13. Il résulte de ce qui précède que la décision portant obligation de quitter le territoire français n'est pas entachée d'illégalité.
En ce qui concerne la décision portant interdiction de retour sur le territoire français :
14. Il résulte de ce qui a été dit au point 13 que le moyen tiré, par voie d'exception, de l'illégalité de la décision portant obligation de quitter le territoire français à l'encontre de la décision portant interdiction de retour sur le territoire français doit être écarté.
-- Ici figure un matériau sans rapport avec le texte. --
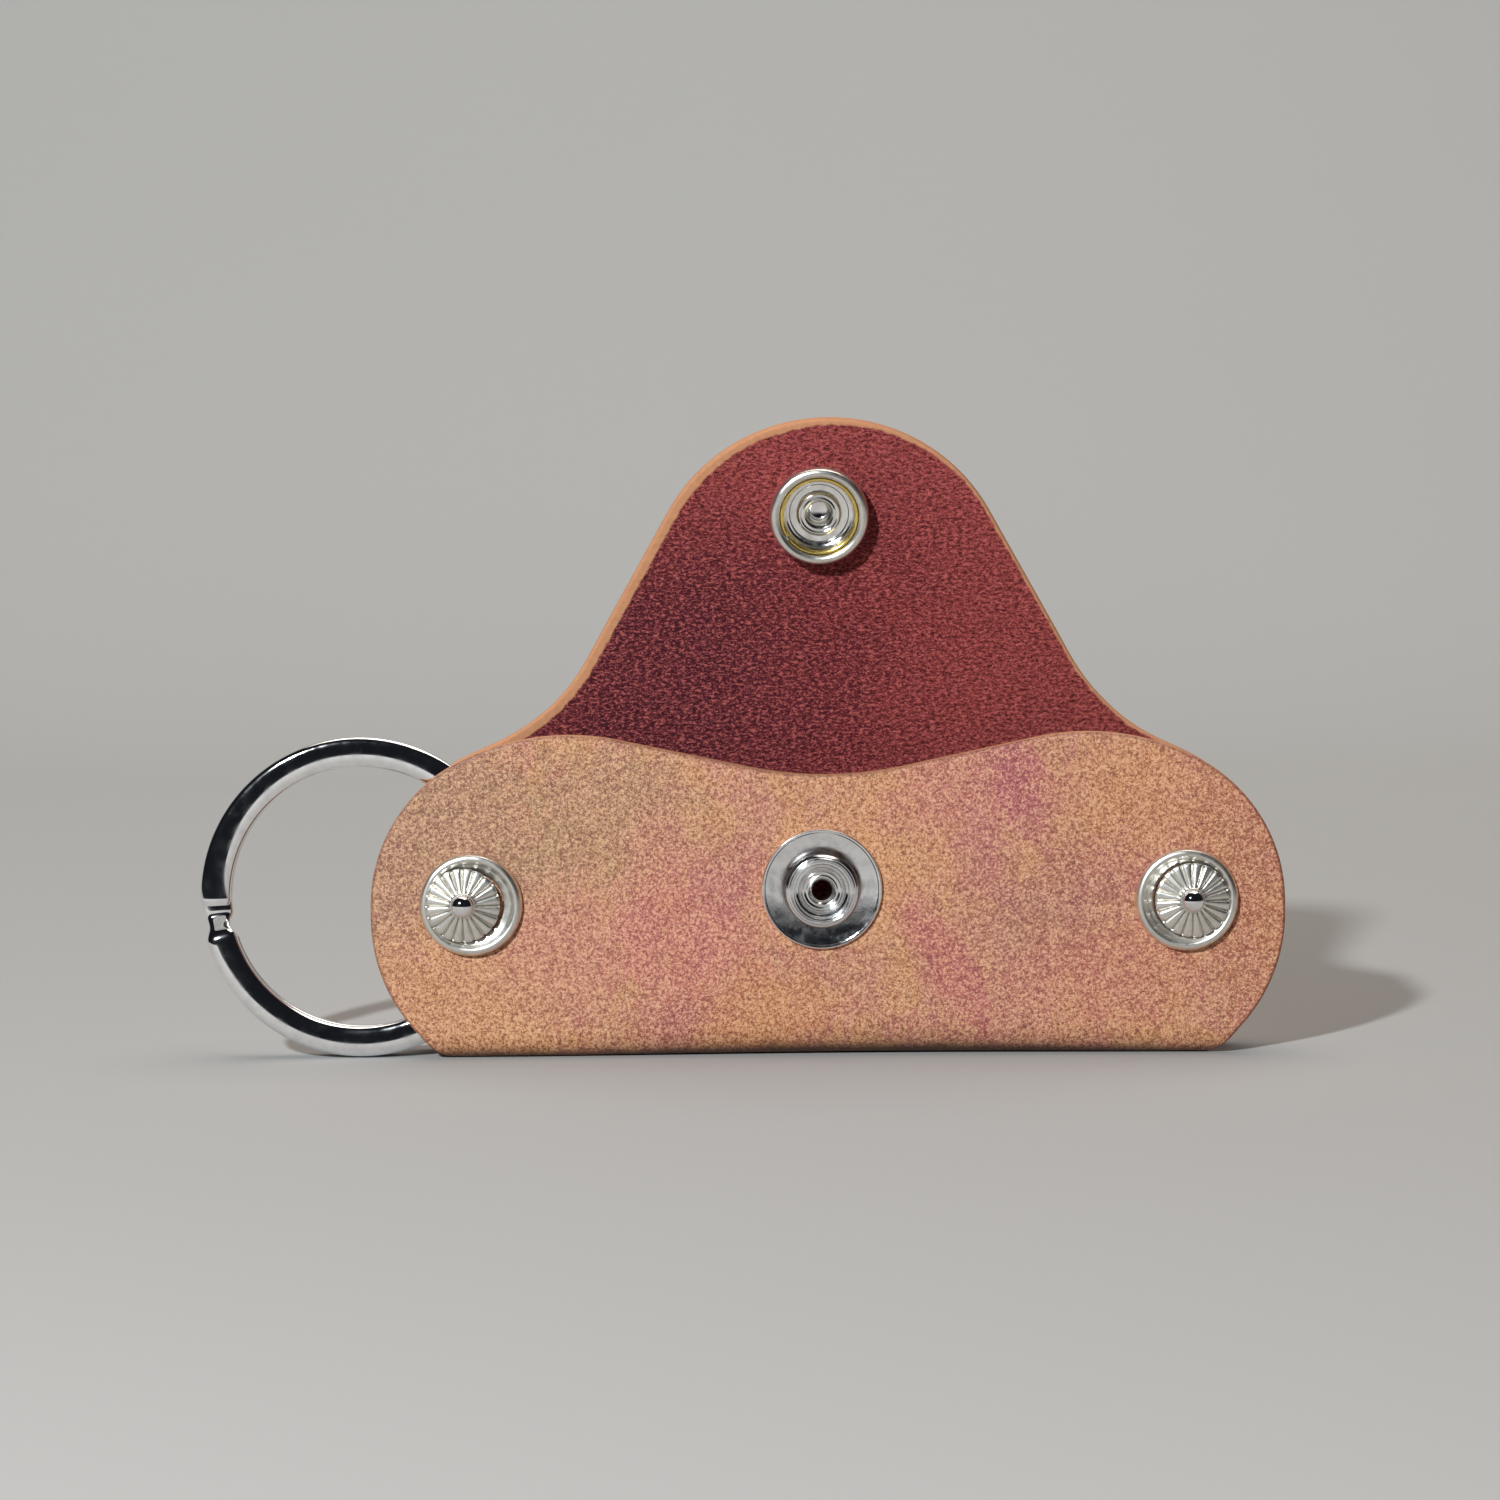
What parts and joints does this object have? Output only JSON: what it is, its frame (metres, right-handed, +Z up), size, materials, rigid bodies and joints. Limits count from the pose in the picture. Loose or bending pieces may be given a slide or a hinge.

En ce qui concerne la décision fixant le pays de destination :
15. Contrairement à ce que soutient M. E..., la décision mentionnée ci-dessus fixe sans ambiguïté le pays de destination en précisant qu'il sera éloigné à destination du pays dont il a la nationalité ou de tout autre pays dans lequel il serait légalement admissible.
16. Il résulte de ce qui précède que le préfet de l'Aveyron est fondé à soutenir que c'est à tort que, par le jugement attaqué, le magistrat désigné du tribunal administratif de Montpellier a annulé l'arrêté du 5 février 2018 et lui a enjoint de statuer à nouveau sur la situation de M. E....
Sur les frais liés à l'instance d'appel :
17. Les dispositions combinées des articles 37 de la loi du 10 juillet 1991 et L. 761-1 du code de justice administrative font obstacle à ce que soit mis à la charge de l'Etat, qui n'est pas dans la présente instance la partie perdante, le versement au conseil de M. E... de la somme qu'il demande au titre des frais exposés et non compris dans les dépens.
D É C I D E :
Article 1er : Le jugement n° 1800528 du 9 février 2018 du magistrat désigné par le président du tribunal administratif de Montpellier est annulé.
Article 2 : La demande de M. E... présentée devant le tribunal administratif de Montpellier et ses conclusions devant la Cour sont rejetées.
Article 3 : Le présent arrêt sera notifié à M. B... E..., à Me A... et au ministre de l'intérieur.
Copie en sera adressée au préfet de l'Aveyron.
Délibéré après l'audience du 7 mai 2019, où siégeaient :
Mme Helmlinger, présidente,
M. d'Izarn de Villefort, président assesseur,
* Mme Tahiri, premier conseiller.
Lu en audience publique le 21 mai 2019.